Start with ergonomics. A laptop stand or monitor riser addresses a physical problem that compounds over time. Neck and back discomfort aren’t just uncomfortable — they pull your attention away from your work. Fix this first.

Then tackle organization. A desk organizer and cable management solution together create the visual calm that makes it easier to sit down and focus. These are cheap and the payoff is immediate.

Add comfort layers last. The desk pad and blue light glasses are quality-of-life improvements that make a good setup great. They’re worth having, but they’re the finishing touches, not the foundation.


Practical Buying Guide

What to Look for in Home Office Desk Accessories

Durability over looks. It’s tempting to buy things that photograph well, but the accessories you use daily need to be sturdy. Metal, solid bamboo, and quality plastics hold up better than anything that feels light or flimsy in your hands.

Compatibility with your actual desk. Measure before you buy. A large desk pad that’s too big for your space creates new problems. A cable box that doesn’t fit your power strip is useless.

Simple over feature-heavy.
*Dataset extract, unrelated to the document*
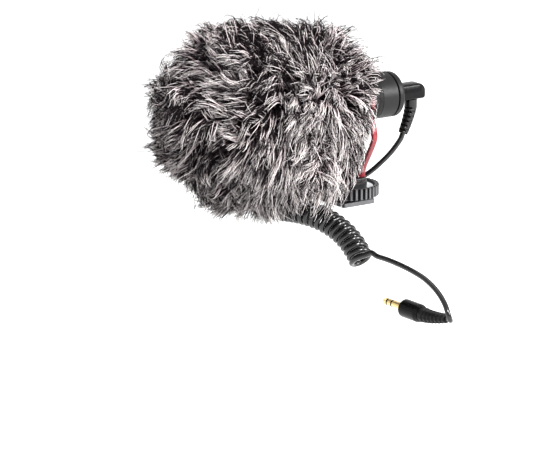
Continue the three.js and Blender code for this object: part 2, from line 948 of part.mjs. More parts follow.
// Least gap between turns, measured on the centreline's points.
function coilGap() {
  let least = Infinity;
  const apart = Math.round(coilSteps / 2);
  for (let i = 0; i < coilPoints.length; i++) {
    for (let j = i + apart; j < coilPoints.length; j++) {
      const line = new THREE.Line3(coilPoints[j - 1], coilPoints[j]);
      const near = line.closestPointToPoint(coilPoints[i], true, new THREE.Vector3());
      least = Math.min(least, near.distanceTo(coilPoints[i]) - cordDiameter);
    }
  }
  return least;
}

console.log(`coil: ${coilTurns.toFixed(2)} turns, least gap to itself ${coilGap().toFixed(2)} mm`);

// Points that carry a lead straight on from a face, one seat away from it.
function leadFrom(end, before) {
  const along = new THREE.Vector3().subVectors(end, before).normalize();
  return [seat, seat + cordDiameter / 2, seat + cordDiameter].map((distance) =>
    end.clone().addScaledVector(along, distance).toArray(),
  );
}

function reliefEnd(curve) {
  const end = curve.getPointAt(1);
  return leadFrom(end, end.clone().sub(curve.getTangentAt(1)));
}

function lead(points) {
  return tubeAlong(points, cordDiameter / 2, leadSides, cordDiameter * leadStep);
}

const nearLead = [
  ...reliefEnd(plugReliefCurve),
  ...nearLeadRoute,
  ...leadFrom(coilPoints[0], coilPoints[1]).reverse(),
];
const farLead = [
  ...leadFrom(coilPoints.at(-1), coilPoints.at(-2)),
  ...farLeadRoute,
  ...reliefEnd(farReliefCurve).reverse(),
];

// Straight grip of the far plug, along Y before it is turned towards +X.
function farGrip() {
  const bevel = farGripRadius / 4;
  return turned([
    [0, 0],
    [farGripRadius - bevel, 0],
    [farGripRadius, bevel],
    [farGripRadius, farGripLength - bevel * 2],
    [farCollarRadius, farGripLength],
    [0, farGripLength],
  ]);
}

// The fur's outline, blunter than an ellipse.
function furOutline() {
  const power = 2 / furOutlinePower;
  const last = Math.PI - Math.asin((furRearRadius / furRadius) ** (1 / power));
  const rearReach = (furRear - furCentre) / Math.abs(Math.cos(last)) ** power;
  const points = [];
  for (let i = 0; i <= shellSteps; i++) {
    const angle = (last * i) / shellSteps;
    const along = Math.cos(angle);
    const reach = along > 0 ? -furFrontReach : rearReach;
    points.push([
      furRadius * Math.sin(angle) ** power,
      furCentre + reach * Math.abs(along) ** power,
    ]);
  }
  return points;
}

// Fur with the room that its lining, the clip and the shock mount take from it.
function windshieldFur() {
  const outer = furOutline();
  const inner = backingOutline(-seat);
  const profile = [...outer, [furBore, furRear], [furBore, neckY], ...inner.reverse()];
  const length = furRear - neckY + overrun;
  const depth = furRadius + overrun;
  const parting = box(furPartingWidth, length, depth, 0, neckY + length / 2, -depth / 2);
  return cut(turned(profile, fineSegments), [parting]);
}

// The knitted backing's outline, moved inwards by an inset.
function backingOutline(inset, rear = neckY) {
  return shellOutline(
    backingRadius - inset,
    backingHalfLength - inset,
    backingCentre,
    rear,
    liningSteps,
  );
}

function windshieldBacking() {
  const inner = backingOutline(backingThickness);
  return turned([...backingOutline(0), ...inner.reverse()], liningSegments);
}

function windshieldFoam() {
  const bore = micRadius + seat;
  const outer = backingOutline(backingThickness + seat, foamRear);
  const front = micFront - seat;
  return turned([...outer, [bore, foamRear], [bore, front], [0, front]], liningSegments);
}

function windshieldHem() {
  const inner = micRadius + seat;
  return tubeAlongY(inner, inner + hemThickness, neckY + seat, neckY + seat + hemLength);
}

const microphone = new THREE.Group();
const onAxis = [0, 0, axisHeight];

microphone.add(
  mesh("shoe_foot", shoeFoot(), bareSteel),
  mesh("threaded_stud", threadedStud(), bareSteel),
  mesh("clamp_washer", clampWasher(), mouldedBlack),
  mesh("thumb_wheel", thumbWheel(), mouldedBlack),
  mesh("wheel_insert", wheelInsert(), brass),
  mesh("mount_base", mountBase(), mouldedBlack),
);

for (const [name, y] of lyrePlaces) {
  microphone.add(
    group([0, y, 0], [
      mesh(`${name}_lyre`, lyre(), lyreRed),
      mesh(`${name}_lyre_screw`, lyreScrew(), bareSteel),
    ]),
  );
}

microphone.add(
  group(onAxis, [
    mesh("body_tube", bodyTube(), satinBlack),
    mesh("front_ring", frontRing(), satinBlack),
    mesh("front_grille", frontGrille(), bareSteel),
    mesh("slot_screen", slotScreen(), foamBlack),
    mesh("capsule_can", capsuleCan(), bareSteel),
    mesh("capsule_boot", capsuleBoot(), rubberBlack),
    mesh("capsule_wire_signal", capsuleWire(1), wireRed),
    mesh("capsule_wire_ground", capsuleWire(-1), glossBlack),
    mesh("circuit_board", circuitBoard(), boardGreen),
    mesh("output_chip", outputChip(), mouldedBlack),
    mesh("filter_capacitor", filterCapacitor(), glossBlack),
    mesh("jack_socket", jackSocket(), mouldedBlack),
    mesh("rear_cap", rearCap(), satinBlack),
    mesh("rear_band", rearBand(), rubberBlack),
  ]),
  group(onAxis, [
    mesh("windshield_fur", windshieldFur(), furGrey),
    mesh("windshield_backing", windshieldBacking(), knitGrey),
    mesh("windshield_foam", windshieldFoam(), foamBlack),
    mesh("windshield_hem", windshieldHem(), knitGrey),
  ]),
  group([0, micRear + seat, axisHeight], [
    mesh("plug_housing", plugHousing(), mouldedBlack),
    ...plugContacts("plug"),
  ]),
  mesh(
    "plug_relief",
    ribbedRelief(
      plugReliefCurve,
      reliefCollarRadius,
      reliefTipRadius,
      reliefCollarLength,
      reliefRibs,
    ),
    rubberBlack,
  ),
  mesh("cord_lead_near", lead(nearLead), glossBlack),
  mesh("cord_coil", cordCoil(), glossBlack),
  mesh("cord_lead_far", lead(farLead), glossBlack),
);

// The far plug lies along X, its contacts towards the camera side.
const [farX, farY, farZ] = farPlugPlace;
const farPlug = group([farX - seat - farGripLength, farY, farZ], [
  mesh("far_plug_grip", farGrip(), mouldedBlack),
  ...plugContacts("far_plug"),
]);
farPlug.rotation.z = -Math.PI / 2;
microphone.add(
  farPlug,
  mesh(
    "far_plug_relief",
    ribbedRelief(farReliefCurve, farCollarRadius, farTipRadius, farCollarLength, farRibs),
    rubberBlack,
  ),
);

export default microphone;
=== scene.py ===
"""Looks of an on-camera microphone in a fur windshield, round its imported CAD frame, in metres."""

import json
from math import atan2, cos, hypot, pi, radians, sin, sqrt, tau
from types import SimpleNamespace

import bpy
import numpy as np
from mathutils import Matrix, Vector
from numpy.linalg import norm


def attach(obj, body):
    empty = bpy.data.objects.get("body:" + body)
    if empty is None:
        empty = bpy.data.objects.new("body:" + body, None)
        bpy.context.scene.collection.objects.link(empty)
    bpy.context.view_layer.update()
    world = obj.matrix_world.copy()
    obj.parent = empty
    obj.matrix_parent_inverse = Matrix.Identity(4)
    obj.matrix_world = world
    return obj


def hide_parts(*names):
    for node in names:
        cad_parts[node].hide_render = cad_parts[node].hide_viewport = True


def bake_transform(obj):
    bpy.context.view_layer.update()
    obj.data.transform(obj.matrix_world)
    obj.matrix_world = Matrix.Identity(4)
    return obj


MM = 0.001
SHARP_EDGE = radians(32)
EDGE_SUPPORT = 0.1  # keeps the shading flat up to a rounded corner
BEVELLED_EDGE = radians(50)

# ---- camera: the picture's own view
AZIMUTH = radians(55)
ELEVATION = radians(14.3)
PICTURE = (550, 450)
FOCAL_PIXELS = 3600
METRE_PIXELS = 2150
AIM_POINT = Vector((0, 0, 8.9)) * MM  # top edge of the thumb wheel's middle
AIM_PIXEL = (348.1, 183.2)
SENSOR = 36
RIGHT = Vector((cos(AZIMUTH), sin(AZIMUTH), 0))
UP = Vector((-sin(AZIMUTH) * sin(ELEVATION), cos(AZIMUTH) * sin(ELEVATION), cos(ELEVATION)))
FORWARD = UP.cross(RIGHT)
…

The best desk accessories tend to do one thing well rather than ten things adequately. Resist the urge to buy multi-function gadgets that seem impressive but add complexity.

Neutral colors age better. Black, white, natural wood, and gray integrate into almost any setup and won’t look dated in two years. Bright colors and trendy finishes often feel exciting for a week and distracting after that.

Total Budget Breakdown

You can build a genuinely functional, clean, and ergonomic home office setup for well under $100 by being selective:

  • Laptop stand: $25-$45
  • Desk organizer: $15-$30
  • Cable management: $10-$20
  • Blue light glasses: $20-$40
  • Desk pad: $20-$35

You don’t need all five at once. Pick the two or three that address your biggest friction points and start there. A better workspace isn’t built in a single shopping cart — it evolves as you spend time in it and notice what’s actually getting in your way.

The goal isn’t a perfect desk. It’s a desk that stops costing you energy and starts giving it back.